Cette démarche inclut une certaine exigence, en rapport avec l'idéal chevaleresque que Lion s'est fixé, et le conduit vers la recherche de la perfection, – une perfection qui doit résider aussi bien dans les rapports entretenus avec les autres que dans ce qui est fait pour les autres. Le récit témoigne en de nombreuses occurrences d’une volonté exprimée en ce sens, qu'il s'agisse d'actions réalisées dans le cadre de la reconquête des biens perdus ou dans celles réalisées lors de sa quête en terres étrangères. C’est un temps d’épreuves, nécessaire pour progresser dans la connaissance de lui‑même, riche d’enseignements au même titre que l’expérience de l’inachèvement ou de l’échec.

C’est aussi un temps de maturation, pendant lequel on peut observer une évolution et l’acquisition progressive d’une profondeur psychologique, ce qui confère au héros, dans Lion de Bourges, des traits appartenant plus particulièrement au genre romanesque. Selon F. Suard, « le roman est le lieu d’un itinéraire du personnage : il offre donc la possibilité d’une évolution. (…) Mais une telle évolution, naturelle au roman qui se construit en déplaçant progressivement l’équilibre des personnages et de l’action est étrangère au principe du poème épique, qui nous livre d’un seul coup tout ce qu’il peut nous dire sur le héros »962. Le parcours individuel représenté dans le poème témoigne de l’imprégnation du genre épique par les thématiques d’origine romanesque.

Nous avons constaté que, pour parvenir à inscrire sa destinée terrestre dans la perfection, le héros doit effectuer un véritable travail sur lui-même. Il doit ressembler au modèle qu'il s'est fixé, dont l'image paternelle est le reflet.
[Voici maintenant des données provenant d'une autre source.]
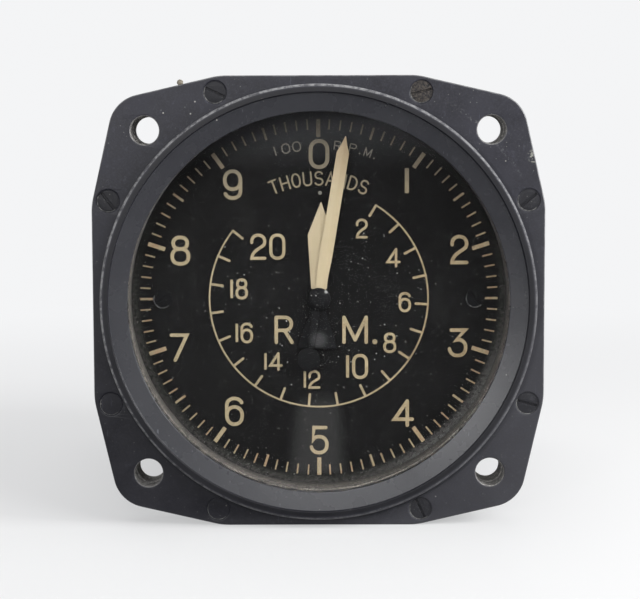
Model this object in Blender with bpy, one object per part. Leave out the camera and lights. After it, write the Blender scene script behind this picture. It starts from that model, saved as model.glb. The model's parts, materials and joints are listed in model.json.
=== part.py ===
"""Aircraft tachometer indicator, flange mounted, two coaxial pointers.

A three phase synchronous motor turns a magnet inside a drag cup. The cup is
held back by a hairspring, so it turns by an angle that follows the speed. A
wheel on its spindle drives a layshaft, which turns the long pointer through
many turns and the short pointer through less than one.

Sizes are in millimetres. A depth is counted along +Y from the front face of
the flange: what stands proud of the flange, towards the viewer, is negative.
Seen from the front X is to the right and Z is up.
"""
import bmesh
import bpy
from math import asin, atan2, cos, hypot, pi, radians, sin, tan
from mathutils import Vector
from mathutils.geometry import tessellate_polygon

MM = 0.001

# Fits
SEAT = 0.3                # gap kept where two faces seat on each other
RUN = 0.3                 # radial gap of a shaft in a bearing or a screw in its hole
PRESS = 0.12              # radial gap of a piece pushed onto its shaft

# Smoothness, in sides per circle
RIM_SEGMENTS = 48
DRUM_SEGMENTS = 28
MID_SEGMENTS = 20
HOLE_SEGMENTS = 14
SHAFT_SEGMENTS = 8
SCREW_SEGMENTS = 8

# Square flange, shared by the bezel and the case. Its width drives all that fits inside it
FLANGE_WIDTH = 82.55
FLANGE_CUT = 23.3         # from each side in to where the neighbouring side's straight middle ends
FLANGE_SLOPE = 13.0       # degrees that the side falls away towards the corner
CORNER_RADIUS = 6.5
CORNER_STEPS = 5
BLEND_RADIUS = 12.0       # where a straight middle turns into the slope
BLEND_STEPS = 2
HOLE_INSET = 9.84         # mounting holes, from the flange's sides
HOLE_RADIUS = 2.6
HOLE_STEP = 0.15          # the case's holes are narrower than the bezel's by this

# Front bezel
BEZEL_THICKNESS = 3.8
RIM_INSET = 1.575         # rim, from the flange's sides
RIM_WALL = 2.4            # rim outside to glass bore
RIM_HEIGHT = 3.02
BEAD_WIDTH = 1.6
BEAD_HEIGHT = 0.5
BEAD_STEPS = 4
LIP_OVER_GLASS = 2.2
LIP_HEIGHT = 1.75
LIP_THICKNESS = 1.05
GLASS_THICKNESS = 2.0

# Bezel screws, two on each side of the square
SCREW_OFF_RIM = 0.6
SCREW_OFF_AXIS = 26.0     # degrees away from the square's axes
SCREW_HEAD_RADIUS = 1.95
SCREW_HEAD_DEPTH = 1.25
SCREW_SUNK = 0.15
SCREW_SHANK_RADIUS = 0.9
SCREW_LENGTH = 6.8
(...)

Cela se traduit par la permanence de certains traits propres à la forme d'héroïsme décrite dans Lion de Bourges. C'est l'expression d'une volonté tendue par le désir de continuité du lignage, la recherche de l'intégration dans ce groupe aux contours définis et la constante préoccupation de se montrer digne du sang des ancêtres. Pour autant, n'est-ce pas justement cette ignorance des origines et l’incertitude qu’elle génère, qui le poussent à tenter de se construire, en le conduisant à la découverte de lui-même au travers de sa quête ? Est-il, d'ailleurs, uniquement à la recherche de son image ou bien à celle de son père, car en de multiples occurrences, le processus d'identification à l'image paternelle tend à se faire sentir. Comme un pôle d'attraction, elle agit sur le héros, qui cherche à donner à ses multiples actions la même finalité, incluant la recherche de l'ordre, qu'il soit politique, familial ou intérieur.

Une nouvelle étape du parcours décrit dans le poème s’ouvre, alors que le temps de genèse est à peine achevé – seulement « à peine achevé », parce que, malgré sa maturation, le héros commet des erreurs ou bien se laisse détourner de son but. Il apparaît rapidement que, seul, il ne peut parvenir à réaliser son idéal et à ressembler au modèle qu’il s’est fixé. Différente par sa nature des personnages rencontrés, une créature merveilleuse, le Blanc Chevalier, intervient dans la destinée de Lion, exerçant constamment une force d’attraction vers la perfection. La question essentielle qui désormais se pose sera de comprendre dans quelle mesure cette recherche de la perfection est susceptible de constituer une finalité. Et quelle finalité ? La conception de l’héroïsme au XIVe siècle permet‑elle encore de lui accorder une dimension spirituelle conduisant à la sainteté ?

Notes
961.

Avant même que ses origines ne soient connues, la prouesse guerrière de Lion a été reconnue par le roi Henry de Sicile en ces termes :

Et li roy dit : « Ma fille, ne vous mantirait mie,

A celui me tanrait se Dieu me benoye

Que le Blan Chevalier avoit en son aye,

Car c'est li plux herdis qui oncque fuit en vie,

C'est li plus preux, la flour de baronnie ;

Combien qu'in ne soit pas de tres aulte lignie

Se serait grand meschief s'on li taut per envie

Ceu qu'il ait conquestér per sa baichelerie ». (v. 7399-406)

962.

Cf. F. Suard, « L’Épopée française tardive XIVe – XVe s. », art. cit., p. 249.